As I worked, my wife came to look over my shoulder. Soon she spotted a set of well used mouse traps. “That’s gross!,” she said, “put them where they belong.”

“And where would that be?”

Her look was incredulous. “Wherever they need to be set,” she said.

So I set traps. I put one under the sink in the kitchen, one between the desk and the filing cabinet and one in the hall closet. Then as I finally ease back onto the couch to enjoy the remainder of my movie and by now warm glass of beer…

THWACK!

Startled, she asked “What was that?”

To which Stan replied, “It is the happy sound of something being where it belongs.”

Now it is my turn to glare at him because my wife was glaring at me. He could darn well dispose of the mouse.  It is now his job – because I decided that at my house the beer isn’t free.

 

Author: Almost Iowa

www.almostiowa.com

41 thoughts on “My Junk Drawer”

  1. One thing is for sure. You and Stan were not watching sports. Otherwise your wife would be toast. They is no way she would get your attention during an NFL game, etc. Could it be that you were gandering Luke and Laura? Curious how the romance would go.

  2. If they just didn’t insist on leaving their tiny little droppings behind. Had a plumber in last year working under our sink. He was a big fellow who insisted on showing his behind. Suddenly he shot out from under the sink, banging his head and cussing. “Mouse droppings!” he shouted. “I hate mouse droppings!” I looked. They were insect droppings. “Oh,” he said. And went back to work, big brave fellow that he was. –Curt

  3. Lol! Been there! I asked my husband to check out a noise in the bedroom wall just last week… we still haven’t found out what is causing it though!

  4. We have the occasional mouse in our basement, and it is definitely my husband’s job to remove them. When I was young, I kept mice as pets, so killing them isn’t an option for me. But I don’t want wild mice in my house, because I’m a clean freak. So what I do when I spot one in our basement is go tell my husband, then go find something else to do to take my mind of the whole thing so I don’t feel either queasy or guilty. If I ever spot one when he’s out of town, obviously I’m checking into the nearest hotel until he returns.

    1. I don’t mind killing things. I don’t mind gruesome things either. However, I always feel a pang of guilt about slaying mice. I suppose that shot of empathy is a healthy thing.

      1. It is, but so is the ability to dispose of unwanted critters. Thank goodness people have different strengths…. (or my basement would have a thriving mouse colony).

    1. I am sitting here in the kitchen with my laptop resting on the island. A few feet away, a couple of the outside cats have their noses pressed against the screen of the front door. “You owe us for the story,” they seem to say.

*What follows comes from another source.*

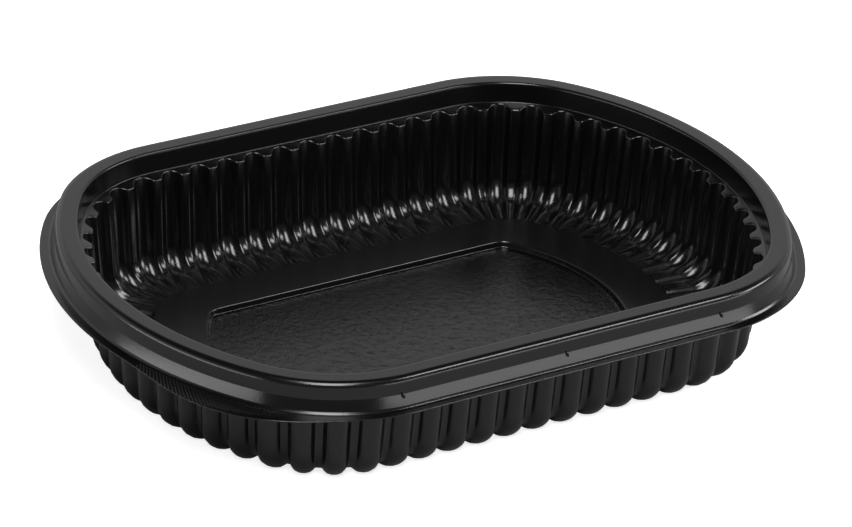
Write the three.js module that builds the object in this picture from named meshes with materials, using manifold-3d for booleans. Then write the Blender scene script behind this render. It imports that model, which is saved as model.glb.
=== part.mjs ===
// Thermoformed meal tray: one black plastic shell with a fluted wall, a stepped
// rim, a flange with a grip tab at one corner, and a sunken panel in its floor.
// Millimetres, +Z up. The tray stands on z = 0, centred on the z axis, long side on x.

import * as THREE from 'three';
import { LoftGeometry } from 'three/addons/geometries/LoftGeometry.js';
import { mergeVertices } from 'three/addons/utils/BufferGeometryUtils.js';
import Module from 'manifold-3d';

// Overall
const trayHeight = 41;
const wall = 0.6;

// Rim top, a flat land whose outer edge has long end arcs and tighter corners
const landLength = 229.8;
const landWidth = 168.4;
const endRadius = 109.7;
const cornerRadius = 49.6;
const landBand = 6.6;
const landEdge = 0.6;

// Outside of the rim: an upright wall, a flared shoulder and a flat flange
const rimWallDrop = 5.2;
const rimWallDraft = 0.5;
const shoulderDrop = 3.6;
const shoulderRun = 1.4;
const flangeDrop = 9.3;
const flangeReach = 5.1;

// Neck inside the rim, down to the ledge where the flutes begin
const neckDepth = 6.8;
const neckDraft = 0.9;
const ledgeBand = 1.1;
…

      I ask, how does one incur a debt for not doing one’s job?

  5. My husband and I wrote our own wedding vows, and I added a clause at the last minute about him vowing to take care of all vermin in our home. This is something I’m surprised more couples don’t address in their vows. “Love, honor, and kill all mice” sets a nice romantic tone, don’t you think?

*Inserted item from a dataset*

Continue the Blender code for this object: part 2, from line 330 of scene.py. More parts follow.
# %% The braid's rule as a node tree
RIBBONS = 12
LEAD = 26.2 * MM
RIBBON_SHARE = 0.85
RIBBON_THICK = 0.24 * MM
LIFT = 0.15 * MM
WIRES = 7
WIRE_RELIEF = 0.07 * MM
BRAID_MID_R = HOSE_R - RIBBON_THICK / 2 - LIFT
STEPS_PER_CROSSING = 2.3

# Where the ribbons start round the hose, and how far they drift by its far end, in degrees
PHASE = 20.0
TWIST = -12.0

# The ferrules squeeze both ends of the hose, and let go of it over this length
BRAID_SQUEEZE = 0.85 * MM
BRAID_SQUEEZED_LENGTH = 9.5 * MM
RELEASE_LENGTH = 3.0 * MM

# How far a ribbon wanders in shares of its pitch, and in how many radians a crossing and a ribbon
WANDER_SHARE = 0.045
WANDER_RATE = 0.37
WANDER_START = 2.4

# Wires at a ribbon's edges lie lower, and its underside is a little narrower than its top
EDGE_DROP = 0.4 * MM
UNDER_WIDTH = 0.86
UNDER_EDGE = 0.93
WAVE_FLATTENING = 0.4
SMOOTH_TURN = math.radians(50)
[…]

    1. I put a line in the wedding vows about not having to clean the cat litter box – because they are HER cats. The negotiations held the wedding up for over an hour and had the left side of the church threatening the right side of the church and the right side of the church hurling insults back. Finally, the priest said something about “an eternity in hell” and I had to weigh that against the stink of her two cats. I caved in, she grinned like she knew I would all along and the families made peace and promised not to get into fights in the parking lot at the reception.

      It’s an Almost Iowa thing.

    1. True, the junk drawer has spawned many a tale, mostly along the lines of:

      Sure, I looked – but it is not there.
      Of course I looked thoroughly.
      I swear I put it back in there.
      Oh, THAT junk drawer.
      Okay, I’ll clean it……..later.

  6. I think cabinet designers should start adding junk drawer features. I’m pretty sure there are people who don’t own much in the way of cutlery or servingware, but everybody has a junk drawer.

    You might want to institute a cover-charge – $5 or one dead mouse.

    1. Dan, you have something there. Think of the after-market products, like Rhino car floor mats for indestructable shelf liners. How about for an ad line? You toss it, we’ll take it.

  7. I have one junk drawer in the kitchen that I share with hubby. It has things and small tools I need or can’t get rid of but when I am looking for them I can never find. Mouse traps are necessary things, but I saw somewhere on the packaging that they are only to be set and cleared by the male members of the household. That’s my story, and I’m sticking to it. 🙂

    1. My wife keeps a set of tools in the junk drawer. I keep tools there too – but I am always misplacing mine, so she bought a set of pink tools. I admit it, I am too macho to touch them, which works perfectly for her because that means I am macho enough to deal with mice, snakes, frogs and the occasional skunk in the garage.

    1. I did that last week. Our gray long haired cat sheds in clumps. I picked up what I thought was a knot of Kelso’s hair and it squirmed. Luckly I did not get bit. So I tossed it to the outdoor cats and spent the remainder of the morning dealing with guilt issues.

    1. I wish the mouse had found its way into the trash cart without taking a tour of the house – but the big question is: Why do people keep cats? Yes cats, I am asking you.

      1. Hahaha! You’re asking because I’m a cat owner. I love their independence, their lap-size, and their helpless purrs when you pick them up and snuggle them. Also, because they randomly go crazy and chase invisible assassins!